The thing to watch here is that as unemployment stays high, as people continue to leave the workforce, and as businesses go more and more to hiring temporary help, the residential mortgage sector is expected to remain on the weak side. Almost everyone seems to predicting more foreclosures and more bankruptcies and the brunt of these difficulties is expected to fall on the small- to medium-sized banks.

Remember that at the end of the third quarter the FDIC had 552 banks, mostly smaller ones, on its list of problem banks. This number is expected to grow this year, even accounting for the number of banks that will actually fail. People are saying that about one-third of this total will fail which will be that 3 to 3.5 banks will fail every week for the next 12 to 18 months.

Are there any good signs or is everything bad?

Well, the big banks seem to be in great shape and are off to the races!

The small- and medium-sized banks seem to be in for some very rough times.

The gap widens further and further between Wall Street and Main Street!

And, as we have said before, thrift institutions seem to be in the same boat as the small- and medium-sized banks.

Today, it seems as if, if you want to be small, you should be a credit union!

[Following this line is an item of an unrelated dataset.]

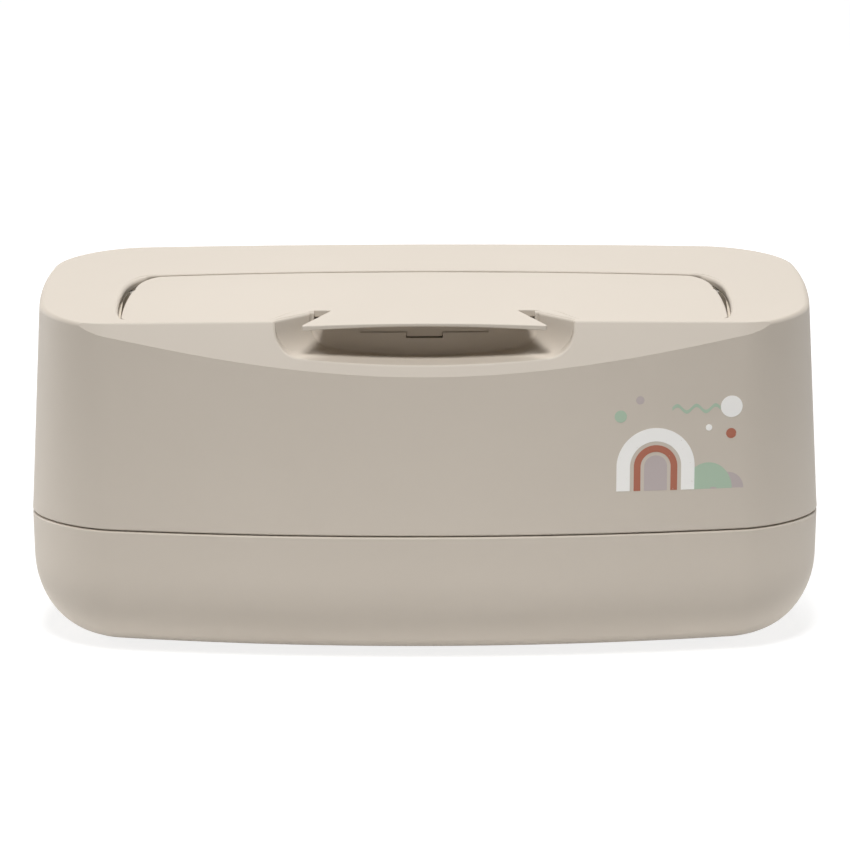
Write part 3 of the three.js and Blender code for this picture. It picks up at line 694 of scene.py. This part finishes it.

Just one comment on regulatory reform: it seems to me that a part of regulatory reform needs to be a total restructuring of the financial services industry. The mumbo-jumbo we have right now is just a residual from the past and bears no rational relationship to anything that makes sense.

Thrift institutions were, at one time, the only financial institutions dedicated to the housing industry. At one time they were useful. They seem totally superfluous at the present time.

Others, particularly in Great Britain, seem intent upon a restructuring that would separate the deposit banking function of financial institutions from the deal making/trading function of financial institutions.

Perhaps before we spend a lot of time developing a regulatory structure of new bandages and splints for the old system, people should put in some serious time thinking about what financial institutions are needed and how functions should be allocated across institutions.